We had moved up to the bar at Kaldi, and the low-hanging bulbs made the copper bar top and our bartender’s shaved head shine in the dim light. I had just ordered the Borg Garún Icelandic Stout Nr. 19, an 11.5% behemoth. If you haven’t heard, beer and food are pretty expensive Iceland. Pints of basic craft styles were $12-$15 (£9-£12) everywhere, and the higher in alcohol pours were $20-$30 (£15-£23).
“I didn’t fly all the way to Iceland to worry about the price of beer,” I told him.
He smiled as he pulled me a tulip pint and placed the glass of black beer onto the gleaming bar top in front of me.
“That’s the spirit,” he responded.
Outside, the witch of the North Atlantic howled down the streets, cracking tree limbs that would litter the streets the next morning. These bracing sips were worth every penny.

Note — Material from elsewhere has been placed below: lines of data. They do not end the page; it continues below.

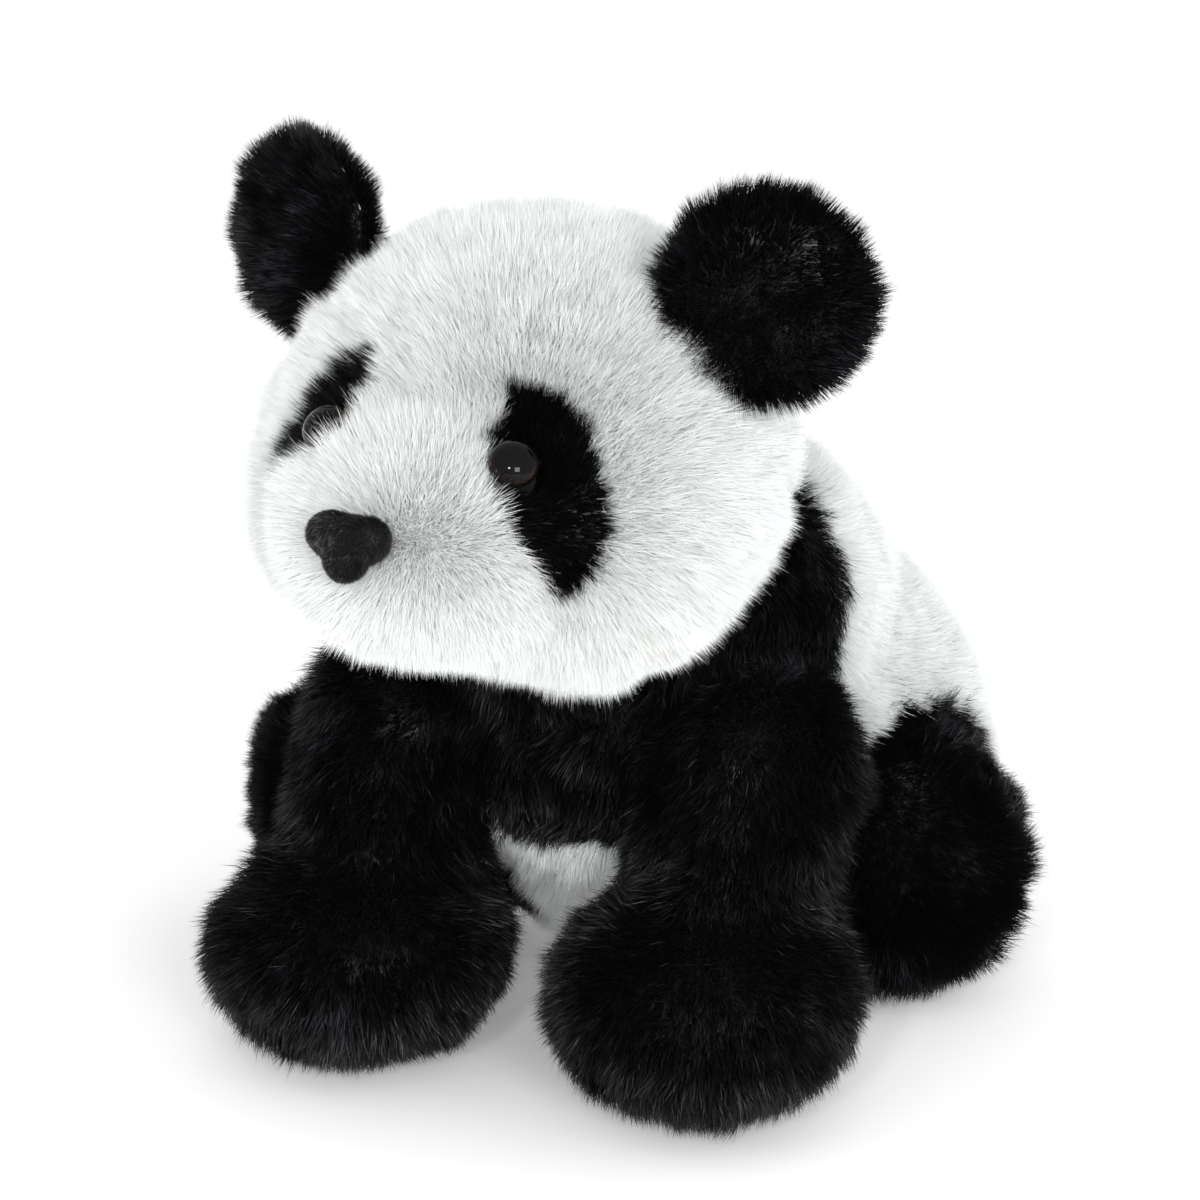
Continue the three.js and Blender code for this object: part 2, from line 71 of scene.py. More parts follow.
def place(x, y, z):
    """A point given in the toy's own millimetres, in the row frame."""
    return ORIGIN + np.array([x, y, z], float) * MM


HEAD_SHIFT, HEAD_TURN, HEAD_ROLL = -3.0, -4.0, 2.0  # millimetres and degrees
NECK = Vector(joint_at("neck_turn"))
HEAD_POSE = (
    Matrix.Translation(NECK)
    @ Matrix.Rotation(math.radians(HEAD_TURN), 4, "Z")
    @ Matrix.Rotation(math.radians(HEAD_ROLL), 4, "Y")
    @ Matrix.Translation(-NECK)
    @ Matrix.Translation((HEAD_SHIFT * MM, 0, 0))
)


def on_head(x, y, z):
    """A point given in millimetres before the head is turned, in the row frame."""
    return np.array(HEAD_POSE @ Vector(place(x, y, z)))


# Forms: each soft form is a few merged lobes, (middle, radii) in millimetres.
HEAD_MIDDLE = (0, -26, 176)
HEAD = [
    ((0, -22, 177), (68, 60, 61)),
    ((0, -82, 162), (35, 32, 27)),
    ((31, -46, 161), (33, 36, 34)),
    ((-31, -46, 161), (33, 36, 34)),
]
TORSO_MIDDLE = (0, 56, 84)
TORSO = [
    ((0, 92, 62), (84, 70, 72)),
    ((0, 34, 84), (58, 46, 44)),
    ((0, 32, 132), (68, 66, 44)),
    ((0, 4, 88), (42, 32, 30)),
]
SHOULDER = (50, -2, 90)
PAW = {"left": (45, -26, 27), "right": (-55, -30, 27)}
HIP = (56, 82, 40)
THIGH = (62, 62, 46)
FOOT_R = 38
SOLE = {"left": (75, 55, FOOT_R), "right": (-117, 36, FOOT_R)}
SOLE_HEADING = {"left": -60, "right": -135}
EAR_AT, EAR_R, EAR_YAW = (66, -30, 223), (30, 11, 30), 20
TAIL_AT, TAIL_R = (0, 160, 44), (17, 15, 13)
BLEND = 6  # how tightly the lobes merge


def side_point(point, side):
    return (point[0] * SIDES[side], point[1], point[2])


def front_leg(side):
    shoulder, paw = side_point(SHOULDER, side), PAW[side]
    wrist = tuple((np.array(shoulder) + paw) / 2)
    return wrist, [(shoulder, (28, 32, 32)), (wrist, (29, 28, 38)), (paw, (42, 41, 28))]


def sole_out(side):
    heading = math.radians(SOLE_HEADING[side])
    return np.array([math.cos(heading), math.sin(heading), 0])


def hind_leg(side):
    foot = tuple(np.array(SOLE[side]) - sole_out(side) * FOOT_R * 0.45)
    middle = tuple((np.array(side_point(HIP, side)) + foot) / 2)
    return middle, [(side_point(THIGH, side), (36, 36, 36)), (foot, (FOOT_R,) * 3)]


def fullness(lobes, points):
    """Above 1 inside the merged lobes, below 1 outside; points are n by 3 in millimetres."""
    total = np.zeros(len(points))
    for middle, radii in lobes:
        d = np.linalg.norm((points - middle) / radii, axis=1)
        total += np.maximum(d, 0.05) ** -BLEND
    return total


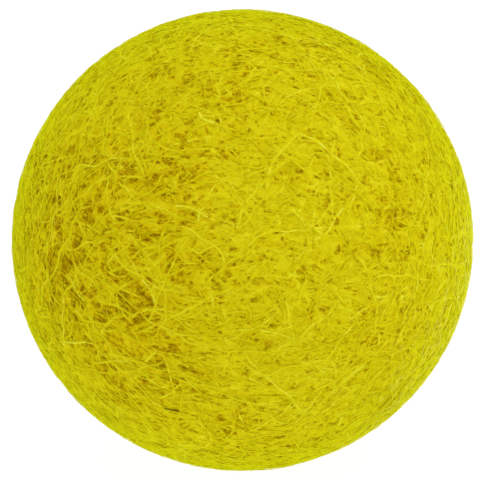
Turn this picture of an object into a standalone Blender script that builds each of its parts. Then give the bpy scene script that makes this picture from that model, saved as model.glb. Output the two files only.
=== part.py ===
"""A felted wool ball, 20 mm across, lying on the small flat that its own weight and the felting press into it.

Metres, +Z up. The origin is the middle of the flat, and -Y is the ball's front.
"""

import math
from collections import namedtuple

import bmesh
import bpy
from mathutils import Vector

BALL_RADIUS = 0.01001
FLAT_RADIUS = 0.0021  # the round flat that the ball lies on
RINGS = 40  # from the flat's edge to the top
SEGMENTS = 80  # around the upright axis

# Below this height the relief dies away, so that the flat's edge stays round and level.
CALM_HEIGHT = 0.0012

WOOL_YELLOW = (0.56, 0.48, 0.005, 1.0)
WOOL_ROUGHNESS = 0.92
WOOL_SHEEN = 0.35

# Thin patches, where the outer fibres lie open like a net and the matted wool below sits a little deeper.
# Azimuth is from the front towards +X and elevation is up from the middle, both in degrees;
# spread is the patch's half width in degrees, and depth is in metres.
Patch = namedtuple("Patch", "azimuth elevation spread depth")
THIN_PATCHES = (
    Patch(-58, 24, 13, 0.00005),
    Patch(-54, 8, 15, 0.00006),
    Patch(-42, -21, 10, 0.00004),
    Patch(-27, 31, 13, 0.00004),
    Patch(-25, 12, 11, 0.00005),
    Patch(-23, -10, 13, 0.00005),
    Patch(-18, -36, 11, 0.00003),
    Patch(44, 7, 14, 0.00003),
    Patch(48, 39, 10, 0.00002),
    Patch(92, -14, 16, 0.00004),
    Patch(105, 30, 14, 0.00003),
    Patch(138, 4, 15, 0.00005),
    Patch(171, -24, 13, 0.00004),
    Patch(178, 38, 15, 0.00003),
    Patch(-142, 9, 14, 0.00005),
    Patch(-104, -12, 15, 0.00004),
    Patch(-98, 44, 12, 0.00003),
    Patch(20, 78, 14, 0.00003),
)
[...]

At the end of the night, we stepped back out into the maelstrom. It was difficult to remember what dry feet even felt like, but we were past caring. We held each other close and found our way home through the city’s twisting streets, the wind still raging, though the rain had slowed. Porch lights glowed in the darkness, and the city’s architecture, so austere and pragmatic in the light, took on the severe beauty of the coastline, staccato silhouettes glistening in the damp.
We were euphoric from some alchemy of sleep deprivation, alcohol, and the singular elation of being in a foreign place. This peninsula of water and concrete and black beaches of volcanic sand reaching into the distance like photographic negatives of a Caribbean paradise was its own intoxication.
The next morning, the storm was nearly forgotten in the dawn light. The sea was calm and the rain and wind had moved on. Some downed tree branches were all that remained of the previous day’s ferocity. Everything was quiet again in the harbour at the foot of a mountain in this city by the sea.